Son sólo dos casos recientes, y bastante leves comparados con situaciones mucho más violentas que me he llegado a encontrar años atrás, cuando frecuentaba conciertos en los que se practicaban salvajes pogos (de los que siempre te llevabas algún recuerdo en forma de moratón). Pero aquello no dejaba de ser voluntario. Y también minoritario. Mientras unos pocos desfogábamos nuestra vitalidad adolescente en las primeras filas, la mayoría disfrutaba del concierto sin demasiados contratiempos. Y aunque podía haber alguien pasado de vueltas, no solía haber malos rollos ni gente con ganas de molestar al resto gratuitamente.

O quizá lo único que pasa es que me hago mayor e intransigente.

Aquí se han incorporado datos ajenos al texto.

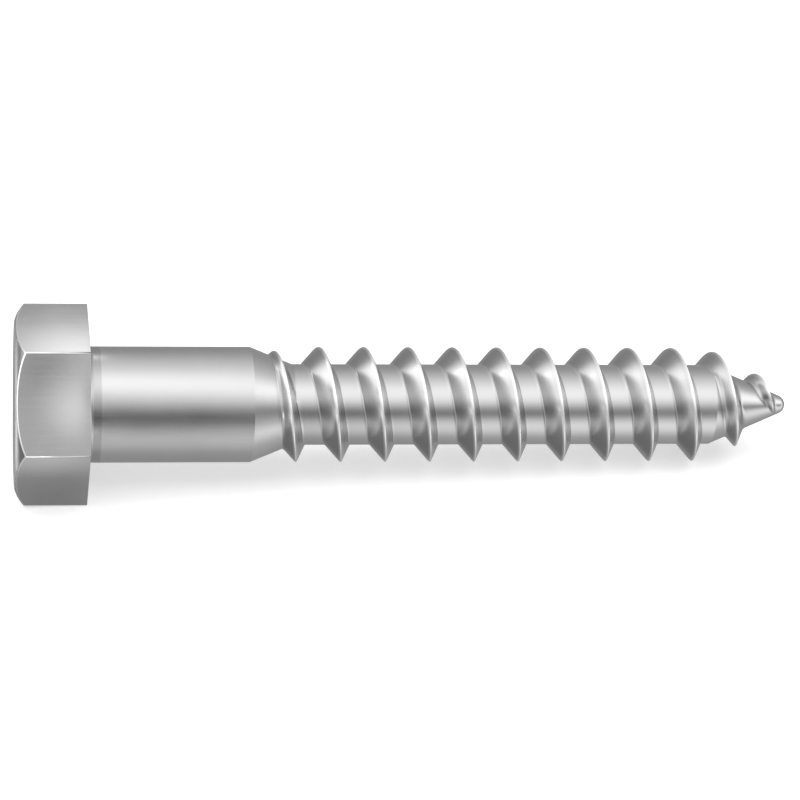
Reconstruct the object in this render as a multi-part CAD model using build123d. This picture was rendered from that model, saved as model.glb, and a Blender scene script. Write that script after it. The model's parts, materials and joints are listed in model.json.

Lo cierto es que a veces dan ganas de que llegue un cantante como Phil Anselmo (Pantera, Down), para que haga subirse al escenario al ceporro de turno y le ponga en su sitio. Ocurrió el pasado mes de noviembre en Texas. Anselmo saca al susodicho de entre el público, se encara con él y le obliga a arrodillarse para pedir perdón por arrojar un mini de cerveza al grupo: «Nunca faltes al respeto a esta audiencia. Ni a mí».